Goal => Starting at the line containing "document.recompute()", please quote every line up to and including the line containing "obj.matrix_parent_inverse = Matrix.Identity(4)", exactly, and nothing beyond.

Recorded data =>
·····
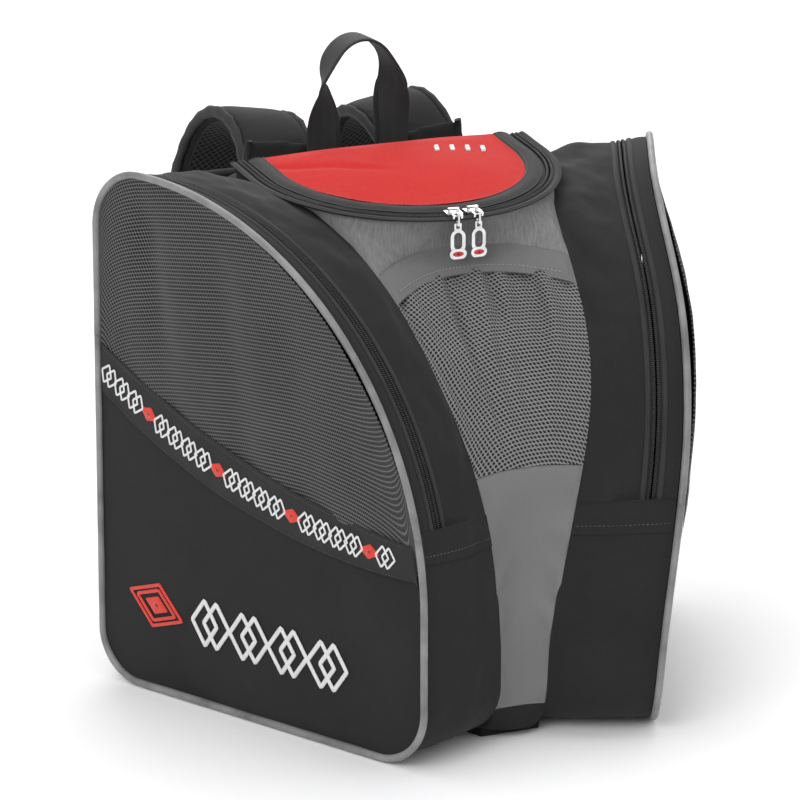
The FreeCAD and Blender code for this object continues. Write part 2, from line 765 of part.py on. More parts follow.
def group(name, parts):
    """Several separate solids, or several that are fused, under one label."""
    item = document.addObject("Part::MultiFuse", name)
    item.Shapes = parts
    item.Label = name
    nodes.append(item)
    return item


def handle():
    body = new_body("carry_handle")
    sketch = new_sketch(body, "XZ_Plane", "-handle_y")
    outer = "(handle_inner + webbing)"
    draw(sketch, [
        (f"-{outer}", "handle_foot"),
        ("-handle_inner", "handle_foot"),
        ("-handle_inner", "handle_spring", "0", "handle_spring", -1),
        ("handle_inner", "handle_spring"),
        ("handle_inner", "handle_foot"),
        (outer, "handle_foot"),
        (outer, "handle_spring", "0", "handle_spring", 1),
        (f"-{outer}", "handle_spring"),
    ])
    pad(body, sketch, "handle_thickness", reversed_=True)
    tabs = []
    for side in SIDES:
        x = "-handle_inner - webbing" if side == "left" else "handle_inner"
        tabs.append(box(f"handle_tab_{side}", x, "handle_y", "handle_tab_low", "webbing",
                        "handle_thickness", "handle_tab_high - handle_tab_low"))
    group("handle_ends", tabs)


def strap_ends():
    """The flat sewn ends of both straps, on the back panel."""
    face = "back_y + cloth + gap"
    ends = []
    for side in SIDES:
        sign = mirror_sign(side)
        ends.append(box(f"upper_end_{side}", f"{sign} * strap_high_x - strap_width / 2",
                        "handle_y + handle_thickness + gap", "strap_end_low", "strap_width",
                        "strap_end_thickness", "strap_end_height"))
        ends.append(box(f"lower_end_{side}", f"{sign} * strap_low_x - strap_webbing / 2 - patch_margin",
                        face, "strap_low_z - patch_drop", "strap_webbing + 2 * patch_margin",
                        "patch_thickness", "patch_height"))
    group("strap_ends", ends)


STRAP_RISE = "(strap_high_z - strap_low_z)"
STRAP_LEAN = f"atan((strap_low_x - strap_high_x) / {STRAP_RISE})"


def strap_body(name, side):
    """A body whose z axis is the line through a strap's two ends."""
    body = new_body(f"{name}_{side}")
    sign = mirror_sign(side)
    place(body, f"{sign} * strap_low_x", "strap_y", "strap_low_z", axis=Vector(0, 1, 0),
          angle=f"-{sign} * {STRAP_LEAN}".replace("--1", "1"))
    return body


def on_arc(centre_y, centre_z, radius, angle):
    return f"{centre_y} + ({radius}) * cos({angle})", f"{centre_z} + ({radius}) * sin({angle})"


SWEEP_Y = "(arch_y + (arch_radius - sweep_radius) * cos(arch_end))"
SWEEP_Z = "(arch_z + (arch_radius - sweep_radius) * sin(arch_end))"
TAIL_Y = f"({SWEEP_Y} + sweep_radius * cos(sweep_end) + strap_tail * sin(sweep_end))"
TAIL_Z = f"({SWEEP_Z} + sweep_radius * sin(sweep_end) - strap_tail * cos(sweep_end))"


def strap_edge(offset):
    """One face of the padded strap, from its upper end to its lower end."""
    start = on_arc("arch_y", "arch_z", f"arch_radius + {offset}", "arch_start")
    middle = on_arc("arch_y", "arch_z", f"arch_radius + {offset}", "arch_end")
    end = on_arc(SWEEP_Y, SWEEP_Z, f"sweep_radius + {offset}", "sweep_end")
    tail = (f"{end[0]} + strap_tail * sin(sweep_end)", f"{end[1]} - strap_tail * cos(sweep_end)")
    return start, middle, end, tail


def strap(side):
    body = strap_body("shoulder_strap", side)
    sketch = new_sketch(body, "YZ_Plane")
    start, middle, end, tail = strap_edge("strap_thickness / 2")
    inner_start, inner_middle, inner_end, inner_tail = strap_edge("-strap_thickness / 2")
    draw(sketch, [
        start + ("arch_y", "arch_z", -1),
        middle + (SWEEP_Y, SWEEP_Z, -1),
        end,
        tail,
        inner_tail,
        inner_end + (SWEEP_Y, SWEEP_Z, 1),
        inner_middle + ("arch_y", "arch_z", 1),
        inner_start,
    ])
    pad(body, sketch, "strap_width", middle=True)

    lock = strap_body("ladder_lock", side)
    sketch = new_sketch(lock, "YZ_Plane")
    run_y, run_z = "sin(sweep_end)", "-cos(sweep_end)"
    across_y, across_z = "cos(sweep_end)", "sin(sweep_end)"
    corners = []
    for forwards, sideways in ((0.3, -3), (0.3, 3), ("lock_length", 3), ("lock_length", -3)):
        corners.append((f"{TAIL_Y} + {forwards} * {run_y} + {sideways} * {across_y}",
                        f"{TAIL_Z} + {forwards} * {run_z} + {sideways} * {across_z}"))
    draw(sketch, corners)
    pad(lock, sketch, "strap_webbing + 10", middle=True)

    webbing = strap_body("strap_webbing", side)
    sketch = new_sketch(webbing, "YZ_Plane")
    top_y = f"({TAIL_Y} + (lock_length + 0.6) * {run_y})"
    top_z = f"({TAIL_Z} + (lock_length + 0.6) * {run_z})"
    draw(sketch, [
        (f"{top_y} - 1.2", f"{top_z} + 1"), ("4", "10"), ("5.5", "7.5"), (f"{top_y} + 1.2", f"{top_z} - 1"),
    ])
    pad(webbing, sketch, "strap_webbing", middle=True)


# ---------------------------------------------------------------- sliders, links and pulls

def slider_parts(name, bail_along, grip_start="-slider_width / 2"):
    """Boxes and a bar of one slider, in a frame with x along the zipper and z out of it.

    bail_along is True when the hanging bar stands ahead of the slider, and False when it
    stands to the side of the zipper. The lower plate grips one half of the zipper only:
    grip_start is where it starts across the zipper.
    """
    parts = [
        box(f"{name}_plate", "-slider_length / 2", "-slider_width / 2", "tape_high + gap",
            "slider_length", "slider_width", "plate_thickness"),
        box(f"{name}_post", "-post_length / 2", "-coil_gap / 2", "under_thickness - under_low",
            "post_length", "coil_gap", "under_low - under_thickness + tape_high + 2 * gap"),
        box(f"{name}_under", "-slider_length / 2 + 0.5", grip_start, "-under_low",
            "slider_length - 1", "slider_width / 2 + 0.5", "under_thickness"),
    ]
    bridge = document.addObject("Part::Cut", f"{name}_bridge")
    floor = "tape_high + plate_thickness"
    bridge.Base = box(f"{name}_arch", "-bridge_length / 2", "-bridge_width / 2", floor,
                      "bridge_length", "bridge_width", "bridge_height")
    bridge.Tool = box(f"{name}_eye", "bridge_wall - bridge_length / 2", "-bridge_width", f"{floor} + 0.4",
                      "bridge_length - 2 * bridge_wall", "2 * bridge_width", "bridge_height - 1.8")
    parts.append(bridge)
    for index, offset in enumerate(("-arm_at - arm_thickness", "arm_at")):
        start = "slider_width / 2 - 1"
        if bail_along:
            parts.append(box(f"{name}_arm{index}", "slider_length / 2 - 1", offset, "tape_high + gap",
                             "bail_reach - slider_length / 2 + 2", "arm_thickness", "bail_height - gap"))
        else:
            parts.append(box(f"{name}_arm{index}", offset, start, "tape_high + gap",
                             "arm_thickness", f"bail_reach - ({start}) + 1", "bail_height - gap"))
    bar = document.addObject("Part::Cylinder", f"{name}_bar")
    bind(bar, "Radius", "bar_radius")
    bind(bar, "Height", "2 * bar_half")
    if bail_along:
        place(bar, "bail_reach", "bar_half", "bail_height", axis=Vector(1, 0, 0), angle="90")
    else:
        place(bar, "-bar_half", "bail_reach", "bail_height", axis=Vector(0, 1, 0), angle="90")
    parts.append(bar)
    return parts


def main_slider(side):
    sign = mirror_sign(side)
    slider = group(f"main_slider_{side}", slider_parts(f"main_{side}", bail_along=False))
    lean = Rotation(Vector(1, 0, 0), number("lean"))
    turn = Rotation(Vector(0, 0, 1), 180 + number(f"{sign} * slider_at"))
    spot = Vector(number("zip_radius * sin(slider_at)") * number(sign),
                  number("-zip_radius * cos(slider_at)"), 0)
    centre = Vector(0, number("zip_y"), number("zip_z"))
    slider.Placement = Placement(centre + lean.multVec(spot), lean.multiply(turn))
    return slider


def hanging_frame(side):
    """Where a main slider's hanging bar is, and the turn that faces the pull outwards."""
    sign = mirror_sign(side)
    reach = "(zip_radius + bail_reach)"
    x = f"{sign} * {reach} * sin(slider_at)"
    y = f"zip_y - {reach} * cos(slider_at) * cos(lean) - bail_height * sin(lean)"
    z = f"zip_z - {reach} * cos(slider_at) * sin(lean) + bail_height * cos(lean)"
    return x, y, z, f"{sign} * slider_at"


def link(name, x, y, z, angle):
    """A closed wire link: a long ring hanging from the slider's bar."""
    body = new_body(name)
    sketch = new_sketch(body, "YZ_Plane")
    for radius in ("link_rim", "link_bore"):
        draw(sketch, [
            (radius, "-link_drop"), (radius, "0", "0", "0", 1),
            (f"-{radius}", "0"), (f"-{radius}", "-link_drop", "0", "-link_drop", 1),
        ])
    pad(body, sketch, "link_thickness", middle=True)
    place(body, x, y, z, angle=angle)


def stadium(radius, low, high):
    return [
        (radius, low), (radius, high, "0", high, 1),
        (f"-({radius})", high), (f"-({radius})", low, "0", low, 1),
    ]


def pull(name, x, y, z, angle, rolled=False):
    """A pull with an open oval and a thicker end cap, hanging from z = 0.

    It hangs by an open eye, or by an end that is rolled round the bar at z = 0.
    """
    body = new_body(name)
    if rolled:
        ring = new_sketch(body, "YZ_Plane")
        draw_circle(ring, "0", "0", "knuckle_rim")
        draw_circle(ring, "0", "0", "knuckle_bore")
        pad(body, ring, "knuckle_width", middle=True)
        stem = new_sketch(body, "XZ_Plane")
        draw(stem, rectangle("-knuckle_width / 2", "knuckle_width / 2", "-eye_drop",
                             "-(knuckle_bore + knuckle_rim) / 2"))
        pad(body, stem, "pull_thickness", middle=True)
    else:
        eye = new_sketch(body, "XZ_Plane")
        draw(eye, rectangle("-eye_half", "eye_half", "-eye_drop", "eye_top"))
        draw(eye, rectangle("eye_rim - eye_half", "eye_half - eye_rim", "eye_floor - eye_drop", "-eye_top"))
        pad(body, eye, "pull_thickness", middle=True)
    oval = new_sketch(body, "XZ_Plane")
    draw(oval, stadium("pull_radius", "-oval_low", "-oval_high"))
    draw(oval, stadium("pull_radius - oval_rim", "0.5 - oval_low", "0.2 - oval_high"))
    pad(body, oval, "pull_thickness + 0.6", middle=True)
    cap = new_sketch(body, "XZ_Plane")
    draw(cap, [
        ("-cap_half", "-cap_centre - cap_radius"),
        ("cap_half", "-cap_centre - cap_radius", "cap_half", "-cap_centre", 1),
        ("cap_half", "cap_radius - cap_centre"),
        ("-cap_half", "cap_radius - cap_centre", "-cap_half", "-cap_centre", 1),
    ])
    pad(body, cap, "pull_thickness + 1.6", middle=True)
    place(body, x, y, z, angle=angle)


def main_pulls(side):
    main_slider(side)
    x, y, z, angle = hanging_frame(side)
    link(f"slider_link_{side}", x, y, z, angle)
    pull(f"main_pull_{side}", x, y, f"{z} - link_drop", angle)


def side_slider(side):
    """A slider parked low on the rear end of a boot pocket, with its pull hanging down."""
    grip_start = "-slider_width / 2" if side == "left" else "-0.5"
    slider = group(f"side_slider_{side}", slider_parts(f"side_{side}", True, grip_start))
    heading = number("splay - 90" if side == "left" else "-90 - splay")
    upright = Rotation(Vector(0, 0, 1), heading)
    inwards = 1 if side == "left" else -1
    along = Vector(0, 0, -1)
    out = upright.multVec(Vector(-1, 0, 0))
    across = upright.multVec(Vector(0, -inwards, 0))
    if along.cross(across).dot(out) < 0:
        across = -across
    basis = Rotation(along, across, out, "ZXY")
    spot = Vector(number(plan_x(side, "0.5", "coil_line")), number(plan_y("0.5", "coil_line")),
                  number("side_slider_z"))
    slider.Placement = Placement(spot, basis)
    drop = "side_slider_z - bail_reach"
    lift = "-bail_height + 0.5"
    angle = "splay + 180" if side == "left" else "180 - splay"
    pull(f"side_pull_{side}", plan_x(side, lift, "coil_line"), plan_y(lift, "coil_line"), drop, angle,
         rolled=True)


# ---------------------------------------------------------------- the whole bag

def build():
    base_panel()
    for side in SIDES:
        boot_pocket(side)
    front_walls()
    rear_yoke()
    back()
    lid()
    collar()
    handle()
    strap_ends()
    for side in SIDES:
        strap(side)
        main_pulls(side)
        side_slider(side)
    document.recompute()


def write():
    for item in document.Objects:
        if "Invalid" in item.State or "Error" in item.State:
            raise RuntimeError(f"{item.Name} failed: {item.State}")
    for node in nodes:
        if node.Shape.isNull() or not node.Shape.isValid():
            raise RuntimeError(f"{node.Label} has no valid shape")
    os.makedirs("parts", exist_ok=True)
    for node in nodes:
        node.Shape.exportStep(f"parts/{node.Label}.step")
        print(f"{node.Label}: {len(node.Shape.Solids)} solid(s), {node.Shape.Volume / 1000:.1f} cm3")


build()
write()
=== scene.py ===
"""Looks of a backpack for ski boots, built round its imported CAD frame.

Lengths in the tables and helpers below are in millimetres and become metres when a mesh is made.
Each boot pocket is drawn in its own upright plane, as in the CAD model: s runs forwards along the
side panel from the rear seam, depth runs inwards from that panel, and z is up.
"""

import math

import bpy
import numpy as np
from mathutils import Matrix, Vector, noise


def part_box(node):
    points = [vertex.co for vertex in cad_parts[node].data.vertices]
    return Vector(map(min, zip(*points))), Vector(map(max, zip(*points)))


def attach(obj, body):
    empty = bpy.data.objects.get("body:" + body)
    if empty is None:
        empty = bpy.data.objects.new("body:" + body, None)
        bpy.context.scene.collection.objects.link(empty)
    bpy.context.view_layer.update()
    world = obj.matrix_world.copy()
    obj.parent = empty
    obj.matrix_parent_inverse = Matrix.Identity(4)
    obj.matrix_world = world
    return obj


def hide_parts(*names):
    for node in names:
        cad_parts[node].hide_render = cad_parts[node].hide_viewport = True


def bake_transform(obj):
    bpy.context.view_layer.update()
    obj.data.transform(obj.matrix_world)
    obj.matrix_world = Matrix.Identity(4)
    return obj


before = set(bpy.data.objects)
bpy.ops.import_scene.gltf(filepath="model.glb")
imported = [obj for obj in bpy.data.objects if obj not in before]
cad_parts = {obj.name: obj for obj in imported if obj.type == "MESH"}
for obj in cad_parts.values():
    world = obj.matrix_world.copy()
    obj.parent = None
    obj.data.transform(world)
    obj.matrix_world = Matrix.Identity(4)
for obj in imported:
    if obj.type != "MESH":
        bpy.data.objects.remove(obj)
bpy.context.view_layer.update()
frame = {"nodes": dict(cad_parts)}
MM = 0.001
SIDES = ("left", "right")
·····
Correct result =>
    document.recompute()


def write():
    for item in document.Objects:
        if "Invalid" in item.State or "Error" in item.State:
            raise RuntimeError(f"{item.Name} failed: {item.State}")
    for node in nodes:
        if node.Shape.isNull() or not node.Shape.isValid():
            raise RuntimeError(f"{node.Label} has no valid shape")
    os.makedirs("parts", exist_ok=True)
    for node in nodes:
        node.Shape.exportStep(f"parts/{node.Label}.step")
        print(f"{node.Label}: {len(node.Shape.Solids)} solid(s), {node.Shape.Volume / 1000:.1f} cm3")


build()
write()
=== scene.py ===
"""Looks of a backpack for ski boots, built round its imported CAD frame.

Lengths in the tables and helpers below are in millimetres and become metres when a mesh is made.
Each boot pocket is drawn in its own upright plane, as in the CAD model: s runs forwards along the
side panel from the rear seam, depth runs inwards from that panel, and z is up.
"""

import math

import bpy
import numpy as np
from mathutils import Matrix, Vector, noise


def part_box(node):
    points = [vertex.co for vertex in cad_parts[node].data.vertices]
    return Vector(map(min, zip(*points))), Vector(map(max, zip(*points)))


def attach(obj, body):
    empty = bpy.data.objects.get("body:" + body)
    if empty is None:
        empty = bpy.data.objects.new("body:" + body, None)
        bpy.context.scene.collection.objects.link(empty)
    bpy.context.view_layer.update()
    world = obj.matrix_world.copy()
    obj.parent = empty
    obj.matrix_parent_inverse = Matrix.Identity(4)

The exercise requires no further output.